The revolution in digitizing medical data, along with high throughput biology, has resulted in unprecedented numbers of potential prognostic variables for health outcomes. Recent research suggests that clinical data can be used for continually updated accurate prognostics to optimize medical interventions. We address gaps in methodology available for estimating causal impacts in acute trauma settings using machine learning, and tailor this methodological research to the goals of using complex clinical data to analyze potential outcomes in acute trauma patients.
Our primary aims were the following: 1. Develop diagnostic (prediction) scores via SuperLearner for each of the trauma studies. Estimate the relative prediction accuracy of competing algorithms via cross-validation tools, such as cross-validated area under the curve. 2. Develop and evaluate variable importance estimators, which can potentially quantify the differentiable impact of treatments within covariate groups. 3. Develop and evaluate algorithms and software for deriving optimal patient rules using machine learning methods. We had several supplemental aims: 1. Create new R packages for analysis functions developed for the above-listed aims. 2. Develop data-adaptive parameter statistical framework, providing estimators and methods for deriving inference for a very general category of estimators that rely on data-derived parameters. 3. Develop a data-adaptive parameter for variable importance measures. 4. Derive method for estimating the variance in treatment effects across covariate groups.

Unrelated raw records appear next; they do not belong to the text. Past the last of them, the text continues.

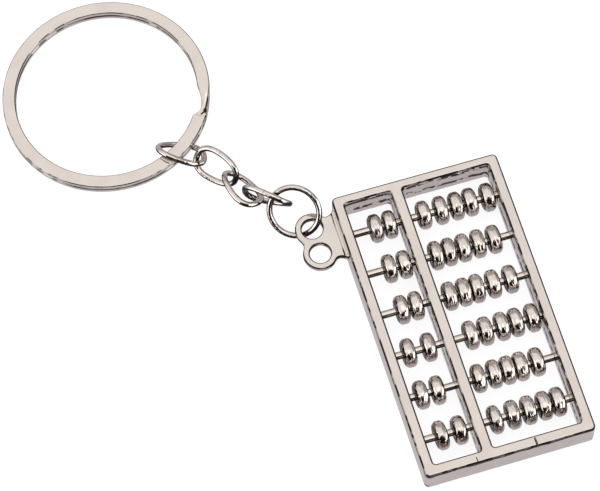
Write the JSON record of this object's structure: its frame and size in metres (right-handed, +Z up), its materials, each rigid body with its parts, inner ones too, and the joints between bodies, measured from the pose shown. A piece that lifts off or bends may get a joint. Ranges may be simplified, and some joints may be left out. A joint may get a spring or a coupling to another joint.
{
  "type": "abacus keyring",
  "caption": "Pocket abacus of plated metal with sliding beads on rods, its end tab joined by a jump ring and a short twisted chain to a flat split key ring",
  "frame": {"origin": "centre of the back face of the bar between the two windows, on the plane the object lies on", "axes": "+X along the rods from the two-bead side to the five-bead side, +Y along the frame's length towards the end with the tab and the chain, +Z up out of the front face"},
  "size_m": [0.0653, 0.0853, 0.0063],
  "materials": {
    "casting": "bright plated casting, slightly wavy polish",
    "rod": "bright plated round wire",
    "bead": "mirror bright plating",
    "wire": "bright plated round wire",
    "flat_wire": "bright plated flat wire"
  },
  "bodies": {
    "abacus": {"frame": "casting", "rod_1": "rod", "rod_2": "rod", "rod_3": "rod", "rod_4": "rod", "rod_5": "rod", "rod_6": "rod"},
    "jump_ring": {"jump_ring": "wire"},
    "chain_link_1": {"chain_link_1": "wire"},
    "chain_link_2": {"chain_link_2": "wire"},
    "chain_link_3": {"chain_link_3": "wire"},
    "chain_link_4": {"chain_link_4": "wire"},
    "split_ring": {"split_ring": "flat_wire"},
    "heaven_bead_1a": {"heaven_bead_1a": "bead"},
    "heaven_bead_1b": {"heaven_bead_1b": "bead"},
    "earth_bead_1a": {"earth_bead_1a": "bead"},
    "earth_bead_1b": {"earth_bead_1b": "bead"},
    "earth_bead_1c": {"earth_bead_1c": "bead"},
    "earth_bead_1d": {"earth_bead_1d": "bead"},
    "earth_bead_1e": {"earth_bead_1e": "bead"},
    "heaven_bead_2a": {"heaven_bead_2a": "bead"},
    "heaven_bead_2b": {"heaven_bead_2b": "bead"},
    "earth_bead_2a": {"earth_bead_2a": "bead"},
    "earth_bead_2b": {"earth_bead_2b": "bead"},
    "earth_bead_2c": {"earth_bead_2c": "bead"},
    "earth_bead_2d": {"earth_bead_2d": "bead"},
    "earth_bead_2e": {"earth_bead_2e": "bead"},
    "heaven_bead_3a": {"heaven_bead_3a": "bead"},
    "heaven_bead_3b": {"heaven_bead_3b": "bead"},
    "earth_bead_3a": {"earth_bead_3a": "bead"},
    "earth_bead_3b": {"earth_bead_3b": "bead"},
    "earth_bead_3c": {"earth_bead_3c": "bead"},
    "earth_bead_3d": {"earth_bead_3d": "bead"},
    "earth_bead_3e": {"earth_bead_3e": "bead"},
    "heaven_bead_4a": {"heaven_bead_4a": "bead"},
    "heaven_bead_4b": {"heaven_bead_4b": "bead"},
    "earth_bead_4a": {"earth_bead_4a": "bead"},
    "earth_bead_4b": {"earth_bead_4b": "bead"},
    "earth_bead_4c": {"earth_bead_4c": "bead"},
    "earth_bead_4d": {"earth_bead_4d": "bead"},
    "earth_bead_4e": {"earth_bead_4e": "bead"},
    "heaven_bead_5a": {"heaven_bead_5a": "bead"},
    "heaven_bead_5b": {"heaven_bead_5b": "bead"},
    "earth_bead_5a": {"earth_bead_5a": "bead"},
    "earth_bead_5b": {"earth_bead_5b": "bead"},
    "earth_bead_5c": {"earth_bead_5c": "bead"},
    "earth_bead_5d": {"earth_bead_5d": "bead"},
    "earth_bead_5e": {"earth_bead_5e": "bead"},
    "heaven_bead_6a": {"heaven_bead_6a": "bead"},
    "heaven_bead_6b": {"heaven_bead_6b": "bead"},
    "earth_bead_6a": {"earth_bead_6a": "bead"},
    "earth_bead_6b": {"earth_bead_6b": "bead"},
    "earth_bead_6c": {"earth_bead_6c": "bead"},
    "earth_bead_6d": {"earth_bead_6d": "bead"},
    "earth_bead_6e": {"earth_bead_6e": "bead"}
  },
  "joints": [
    {"name": "jump_ring_flip", "type": "hinge", "parent": "abacus", "child": "jump_ring", "pos_m": [-0.01294, 0.01922, 0.0017], "axis": [0.807, -0.5906, 0], "range_deg": [0, 85]},
    {"name": "link_1_swing", "type": "hinge", "parent": "jump_ring", "child": "chain_link_1", "pos_m": [-0.01679, 0.02457, 0.00471], "axis": [0, 0, 1], "range_deg": [-25, 20]},
    {"name": "link_2_swing", "type": "hinge", "parent": "chain_link_1", "child": "chain_link_2", "pos_m": [-0.01857, 0.02682, 0.00111], "axis": [0, 0, 1], "range_deg": [-25, 18]},
    {"name": "link_3_swing", "type": "hinge", "parent": "chain_link_2", "child": "chain_link_3", "pos_m": [-0.02163, 0.03058, 0.0013], "axis": [0, 0, 1], "range_deg": [-25, 50]},
    {"name": "link_4_swing", "type": "hinge", "parent": "chain_link_3", "child": "chain_link_4", "pos_m": [-0.02525, 0.03415, 0.00158], "axis": [0, 0, 1], "range_deg": [-20, 18]},
    {"name": "split_ring_turn", "type": "hinge", "parent": "chain_link_4", "child": "split_ring", "pos_m": [-0.03495, 0.04827, 0.00164], "axis": [-0.048, 0.0211, 0.9986], "continuous": true},
    {"name": "heaven_bead_1a_slide", "type": "slide", "parent": "abacus", "child": "heaven_bead_1a", "axis": [1, 0, 0], "range_m": [-0.00247, 0.00026]},
    {"name": "heaven_bead_1b_slide", "type": "slide", "parent": "abacus", "child": "heaven_bead_1b", "axis": [1, 0, 0], "range_m": [-0.000263, 0.000425]},
    {"name": "earth_bead_1a_slide", "type": "slide", "parent": "abacus", "child": "earth_bead_1a", "axis": [1, 0, 0], "range_m": [-0.00105, 0.0007]},
    {"name": "earth_bead_1b_slide", "type": "slide", "parent": "abacus", "child": "earth_bead_1b", "axis": [1, 0, 0], "range_m": [-0.0007, 0.00047]},
    {"name": "earth_bead_1c_slide", "type": "slide", "parent": "abacus", "child": "earth_bead_1c", "axis": [1, 0, 0], "range_m": [-0.000471, 0.000278]},
    {"name": "earth_bead_1d_slide", "type": "slide", "parent": "abacus", "child": "earth_bead_1d", "axis": [1, 0, 0], "range_m": [-0.00028, 0.00074]},
    {"name": "earth_bead_1e_slide", "type": "slide", "parent": "abacus", "child": "earth_bead_1e", "axis": [1, 0, 0], "range_m": [-0.00074, 0.00043]},
    {"name": "heaven_bead_2a_slide", "type": "slide", "parent": "abacus", "child": "heaven_bead_2a", "axis": [1, 0, 0], "range_m": [-0.00247, 0.00036]},
    {"name": "heaven_bead_2b_slide", "type": "slide", "parent": "abacus", "child": "heaven_bead_2b", "axis": [1, 0, 0], "range_m": [-0.00036, 0.000328]},
    {"name": "earth_bead_2a_slide", "type": "slide", "parent": "abacus", "child": "earth_bead_2a", "axis": [1, 0, 0], "range_m": [-0.000779, 0.000124]},
    {"name": "earth_bead_2b_slide", "type": "slide", "parent": "abacus", "child": "earth_bead_2b", "axis": [1, 0, 0], "range_m": [-0.000124, 0.000278]},
    {"name": "earth_bead_2c_slide", "type": "slide", "parent": "abacus", "child": "earth_bead_2c", "axis": [1, 0, 0], "range_m": [-0.000278, 0.000355]},
    {"name": "earth_bead_2d_slide", "type": "slide", "parent": "abacus", "child": "earth_bead_2d", "axis": [1, 0, 0], "range_m": [-0.000355, 0.000509]},
    {"name": "earth_bead_2e_slide", "type": "slide", "parent": "abacus", "child": "earth_bead_2e", "axis": [1, 0, 0], "range_m": [-0.00051, 0.00163]},
    {"name": "heaven_bead_3a_slide", "type": "slide", "parent": "abacus", "child": "heaven_bead_3a", "axis": [1, 0, 0], "range_m": [-0.00221, 0.00026]},
    {"name": "heaven_bead_3b_slide", "type": "slide", "parent": "abacus", "child": "heaven_bead_3b", "axis": [1, 0, 0], "range_m": [-0.000263, 0.000685]},
    {"name": "earth_bead_3a_slide", "type": "slide", "parent": "abacus", "child": "earth_bead_3a", "axis": [1, 0, 0], "range_m": [-0.000702, 0.000278]},
    {"name": "earth_bead_3b_slide", "type": "slide", "parent": "abacus", "child": "earth_bead_3b", "axis": [1, 0, 0], "range_m": [-0.000278, 0.000085]},
    {"name": "earth_bead_3c_slide", "type": "slide", "parent": "abacus", "child": "earth_bead_3c", "axis": [1, 0, 0], "range_m": [-0.000085, 0.000548]},
    {"name": "earth_bead_3d_slide", "type": "slide", "parent": "abacus", "child": "earth_bead_3d", "axis": [1, 0, 0], "range_m": [-0.00055, 0.0007]},
    {"name": "earth_bead_3e_slide", "type": "slide", "parent": "abacus", "child": "earth_bead_3e", "axis": [1, 0, 0], "range_m": [-0.0007, 0.00136]},
    {"name": "heaven_bead_4a_slide", "type": "slide", "parent": "abacus", "child": "heaven_bead_4a", "axis": [1, 0, 0], "range_m": [-0.00111, 0.00111]},
    {"name": "heaven_bead_4b_slide", "type": "slide", "parent": "abacus", "child": "heaven_bead_4b", "axis": [1, 0, 0], "range_m": [-0.00111, 0.00094]},
    {"name": "earth_bead_4a_slide", "type": "slide", "parent": "abacus", "child": "earth_bead_4a", "axis": [1, 0, 0], "range_m": [-0.00163, 0.00036]},
    {"name": "earth_bead_4b_slide", "type": "slide", "parent": "abacus", "child": "earth_bead_4b", "axis": [1, 0, 0], "range_m": [-0.000355, 0.000586]},
    {"name": "earth_bead_4c_slide", "type": "slide", "parent": "abacus", "child": "earth_bead_4c", "axis": [1, 0, 0], "range_m": [-0.000586, 0.00024]},
    {"name": "earth_bead_4d_slide", "type": "slide", "parent": "abacus", "child": "earth_bead_4d", "axis": [1, 0, 0], "range_m": [-0.00024, 0.000586]},
    {"name": "earth_bead_4e_slide", "type": "slide", "parent": "abacus", "child": "earth_bead_4e", "axis": [1, 0, 0], "range_m": [-0.000586, 0.000278]},
    {"name": "heaven_bead_5a_slide", "type": "slide", "parent": "abacus", "child": "heaven_bead_5a", "axis": [1, 0, 0], "range_m": [-0.00085, 0.00056]},
    {"name": "heaven_bead_5b_slide", "type": "slide", "parent": "abacus", "child": "heaven_bead_5b", "axis": [1, 0, 0], "range_m": [-0.00056, 0.00176]},
    {"name": "earth_bead_5a_slide", "type": "slide", "parent": "abacus", "child": "earth_bead_5a", "axis": [1, 0, 0], "range_m": [-0.00066, 0.00043]},
    {"name": "earth_bead_5b_slide", "type": "slide", "parent": "abacus", "child": "earth_bead_5b", "axis": [1, 0, 0], "range_m": [-0.000432, 0.000163]},
    {"name": "earth_bead_5c_slide", "type": "slide", "parent": "abacus", "child": "earth_bead_5c", "axis": [1, 0, 0], "range_m": [-0.000163, 0.000086]},
    {"name": "earth_bead_5d_slide", "type": "slide", "parent": "abacus", "child": "earth_bead_5d", "axis": [1, 0, 0], "range_m": [-0.000086, 0.000509]},
    {"name": "earth_bead_5e_slide", "type": "slide", "parent": "abacus", "child": "earth_bead_5e", "axis": [1, 0, 0], "range_m": [-0.00051, 0.00182]},
    {"name": "heaven_bead_6a_slide", "type": "slide", "parent": "abacus", "child": "heaven_bead_6a", "axis": [1, 0, 0], "range_m": [-0.0016, 0.00085]},
    {"name": "heaven_bead_6b_slide", "type": "slide", "parent": "abacus", "child": "heaven_bead_6b", "axis": [1, 0, 0], "range_m": [-0.00085, 0.00072]},
    {"name": "earth_bead_6a_slide", "type": "slide", "parent": "abacus", "child": "earth_bead_6a", "axis": [1, 0, 0], "range_m": [-0.00093, 0.0007]},
    {"name": "earth_bead_6b_slide", "type": "slide", "parent": "abacus", "child": "earth_bead_6b", "axis": [1, 0, 0], "range_m": [-0.0007, 0.00047]},
    {"name": "earth_bead_6c_slide", "type": "slide", "parent": "abacus", "child": "earth_bead_6c", "axis": [1, 0, 0], "range_m": [-0.00047, 0.000432]},
    {"name": "earth_bead_6d_slide", "type": "slide", "parent": "abacus", "child": "earth_bead_6d", "axis": [1, 0, 0], "range_m": [-0.000432, 0.000201]},
    {"name": "earth_bead_6e_slide", "type": "slide", "parent": "abacus", "child": "earth_bead_6e", "axis": [1, 0, 0], "range_m": [-0.0002, 0.00093]}
  ]
}
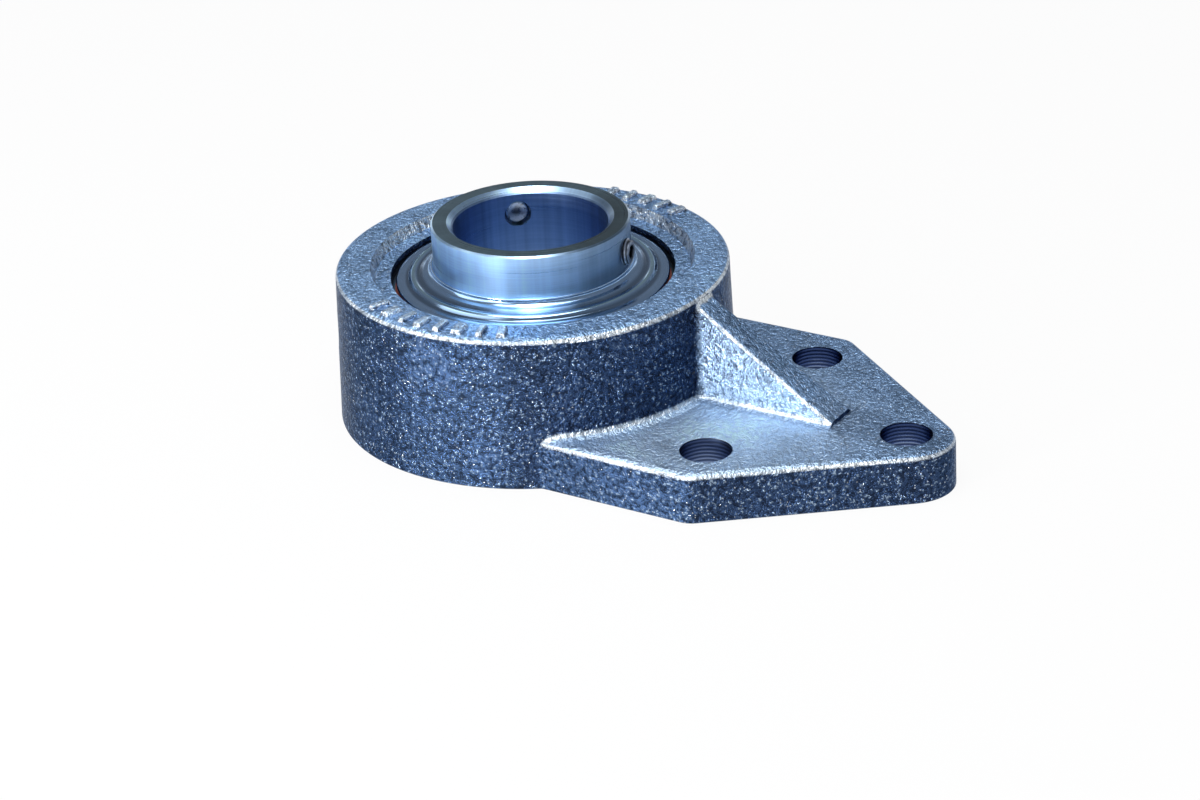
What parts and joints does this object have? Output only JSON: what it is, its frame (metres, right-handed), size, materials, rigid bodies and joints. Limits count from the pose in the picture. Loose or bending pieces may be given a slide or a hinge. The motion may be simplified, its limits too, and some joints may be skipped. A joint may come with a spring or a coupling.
{
  "type": "flange bearing unit",
  "caption": "Cast flange bracket housing with a boss, rib and bolting plate, holding a self-aligning wide-inner-ring ball bearing locked by set screws.",
  "frame": {"origin": "bearing centre, on the shaft axis, 27.3 mm above the mounting face", "axes": "+Z along the shaft axis towards the collar with the set screws, +X from the shaft axis towards the tip of the bracket plate"},
  "size_m": [0.1924, 0.1172, 0.0575],
  "materials": {
    "plated_casting": "rough sand-cast skin, brightly plated, with a blue tint",
    "ring_steel": "ground bearing steel",
    "ball_steel": "polished bearing steel",
    "cage_steel": "pressed sheet steel",
    "flinger_steel": "pressed and plated sheet steel",
    "seal_rubber": "matt red-brown nitrile rubber",
    "screw_steel": "black oxide"
  },
  "bodies": {
    "housing": {"housing": "plated_casting"},
    "outer_ring": {"outer_ring": "ring_steel", "seal_upper": "seal_rubber", "seal_lower": "seal_rubber"},
    "inner_ring": {"inner_ring": "ring_steel", "flinger_upper": "flinger_steel", "flinger_lower": "flinger_steel"},
    "cage": {"cage_upper": "cage_steel", "cage_lower": "cage_steel", "cage_rivets": "cage_steel"},
    "ball_1": {"ball_1": "ball_steel"},
    "ball_2": {"ball_2": "ball_steel"},
    "ball_3": {"ball_3": "ball_steel"},
    "ball_4": {"ball_4": "ball_steel"},
    "ball_5": {"ball_5": "ball_steel"},
    "ball_6": {"ball_6": "ball_steel"},
    "ball_7": {"ball_7": "ball_steel"},
    "ball_8": {"ball_8": "ball_steel"},
    "ball_9": {"ball_9": "ball_steel"},
    "set_screw_1": {"set_screw_1": "screw_steel"},
    "set_screw_2": {"set_screw_2": "screw_steel"}
  },
  "joints": [
    {"name": "align", "type": "hinge", "parent": "housing", "child": "outer_ring", "pos_m": [0, 0, 0], "axis": [0, 1, 0], "range_deg": [-2, 2]},
    {"name": "shaft_spin", "type": "hinge", "parent": "outer_ring", "child": "inner_ring", "pos_m": [0, 0, 0], "axis": [0, 0, 1], "continuous": true},
    {"name": "cage_spin", "type": "hinge", "parent": "outer_ring", "child": "cage", "pos_m": [0, 0, 0], "axis": [0, 0, 1], "continuous": true},
    {"name": "ball_1_spin", "type": "hinge", "parent": "cage", "child": "ball_1", "pos_m": [0.0325, 0, 0], "axis": [0, 0, 1], "continuous": true},
    {"name": "ball_2_spin", "type": "hinge", "parent": "cage", "child": "ball_2", "pos_m": [0.0249, 0.02089, 0], "axis": [0, 0, 1], "continuous": true},
    {"name": "ball_3_spin", "type": "hinge", "parent": "cage", "child": "ball_3", "pos_m": [0.00564, 0.03201, 0], "axis": [0, 0, 1], "continuous": true},
    {"name": "ball_4_spin", "type": "hinge", "parent": "cage", "child": "ball_4", "pos_m": [-0.01625, 0.02815, 0], "axis": [0, 0, 1], "continuous": true},
    {"name": "ball_5_spin", "type": "hinge", "parent": "cage", "child": "ball_5", "pos_m": [-0.03054, 0.01112, 0], "axis": [0, 0, 1], "continuous": true},
    {"name": "ball_6_spin", "type": "hinge", "parent": "cage", "child": "ball_6", "pos_m": [-0.03054, -0.01112, 0], "axis": [0, 0, 1], "continuous": true},
    {"name": "ball_7_spin", "type": "hinge", "parent": "cage", "child": "ball_7", "pos_m": [-0.01625, -0.02815, 0], "axis": [0, 0, 1], "continuous": true},
    {"name": "ball_8_spin", "type": "hinge", "parent": "cage", "child": "ball_8", "pos_m": [0.00564, -0.03201, 0], "axis": [0, 0, 1], "continuous": true},
    {"name": "ball_9_spin", "type": "hinge", "parent": "cage", "child": "ball_9", "pos_m": [0.0249, -0.02089, 0], "axis": [0, 0, 1], "continuous": true},
    {"name": "set_screw_1_in", "type": "slide", "parent": "inner_ring", "child": "set_screw_1", "axis": [-0.9763, -0.2164, 0], "range_m": [0, 0.0015]},
    {"name": "set_screw_2_in", "type": "slide", "parent": "inner_ring", "child": "set_screw_2", "axis": [0.6756, -0.7373, 0], "range_m": [0, 0.0015]}
  ],
  "couplings": [
    {"joint": "cage_spin", "follows": "shaft_spin", "ratio": 0.40231},
    {"joint": "ball_1_spin", "follows": "shaft_spin", "ratio": -2.4614},
    {"joint": "ball_2_spin", "follows": "shaft_spin", "ratio": -2.4614},
    {"joint": "ball_3_spin", "follows": "shaft_spin", "ratio": -2.4614},
    {"joint": "ball_4_spin", "follows": "shaft_spin", "ratio": -2.4614},
    {"joint": "ball_5_spin", "follows": "shaft_spin", "ratio": -2.4614},
    {"joint": "ball_6_spin", "follows": "shaft_spin", "ratio": -2.4614},
    {"joint": "ball_7_spin", "follows": "shaft_spin", "ratio": -2.4614},
    {"joint": "ball_8_spin", "follows": "shaft_spin", "ratio": -2.4614},
    {"joint": "ball_9_spin", "follows": "shaft_spin", "ratio": -2.4614}
  ]
}
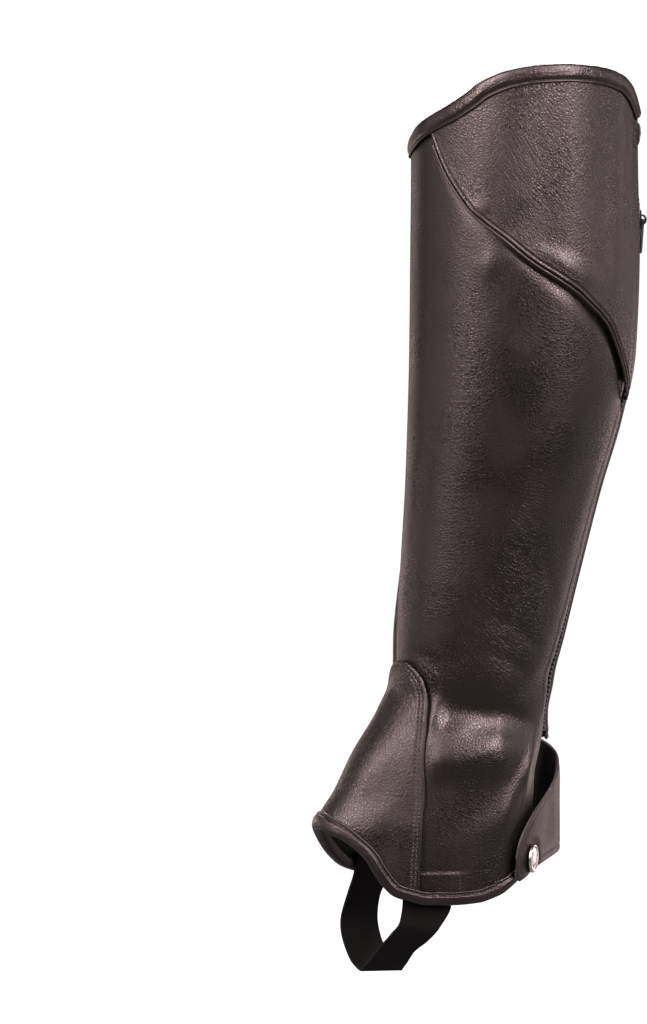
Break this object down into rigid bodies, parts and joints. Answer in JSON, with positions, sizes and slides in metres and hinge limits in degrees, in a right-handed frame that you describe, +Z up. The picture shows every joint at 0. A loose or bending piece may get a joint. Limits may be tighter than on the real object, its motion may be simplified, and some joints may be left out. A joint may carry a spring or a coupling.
{
  "type": "half chap",
  "caption": "Left leather half chap standing hollow as on a leg, with a raised outer top, rounded vamp, back zip, heel flap with a snap, and an elastic strap under the foot.",
  "frame": {"origin": "middle of the calf hollow, 305 mm above the sole line, where the leg holds the chap", "axes": "-X towards the toe, +X towards the heel, -Y towards the outer side of this left chap, +Z up the leg"},
  "size_m": [0.1716, 0.1151, 0.4588],
  "materials": {
    "leather": "pebbled, half gloss",
    "inner_leather": "matt",
    "binding": "smooth, half gloss",
    "fabric": "woven tape",
    "elastic": "ribbed elastic",
    "zip": "dark, half gloss",
    "steel": "polished"
  },
  "bodies": {
    "chap": {"outer_panel": "leather", "inner_panel": "inner_leather", "top_overlay": "leather", "vamp": "leather", "heel_flap": "leather", "top_binding": "binding", "hem_binding": "binding", "overlay_welt": "binding", "zip_tape_outer": "fabric", "zip_tape_inner": "fabric", "zip_teeth_outer": "zip", "zip_teeth_inner": "zip", "zip_slider": "zip", "snap_cap": "steel", "foot_strap": "elastic"},
    "pull": {"zip_pull": "zip"}
  },
  "joints": [
    {"name": "zip_pull_turn", "type": "hinge", "parent": "chap", "child": "pull", "pos_m": [0.04855, -0.03277, 0.04513], "axis": [-0.5875, -0.8092, 0], "range_deg": [0, 170]}
  ]
}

Our statistical methodology is based on 3 developments: (1) SuperLearning for optimizing prediction, (2) causal structural models to define targeted parameters, and (3) targeted maximum likelihood estimation (TMLE). Research in statistical methodology might be ordered as the following process: parameter (question) Þ theory Þ estimator Þ evaluation in finite samples (simulations) Þ software Þ applied in empirical analyses. For some of our approaches, we started at the end (empirical analysis of existing data) and for others we had to start with a new theoretical framework (eg, data-adaptive parameter estimation). We used the Targeted Learning framework in the methods development and performed limited simulations to examine where the finite sample performance departs from the asymptotic behavior of the estimators. We also employed the estimators on several data sets (Activation of Coagulation and Inflammation in Trauma program, n = 467; Prospective Observational Multicenter Major Trauma Transfusion study, n = 977; Pragmatic, Randomized Optimal Platelet and Plasma Ratios trial, n = 660) as another check for their performance and modifications necessary to handle messy data.
Software for each of the goals has been created with corresponding open source R packages available for download. We developed general and parallelizable software for cross-validation (origami) procedures, implementation of data-adaptive development of treatment rules with relevant intervention parameters (opttx), and data-adaptive variable importance measures (varImpact). In addition to using the data analyses to demonstrate the practical performance of these new methods, we also used them to demonstrate the potential for existing, but not widely used, tools for prediction (SuperLearning) and variable importance (TMLE). Finally, we developed and estimated a new parameter related to treatment impact heterogeneity, creating a statistic summarizing the potential for improved health with more precisely tuned treatment regimens.
The results show great promise for incorporating health record data into individualized trauma patient care as well as well as into more generalized trauma care settings.
Given that the data collection in the studies used for this research was somewhat incomplete, these algorithms will require modifications in the future to handle densely sampled time-structured data (eg, streaming vital sign data).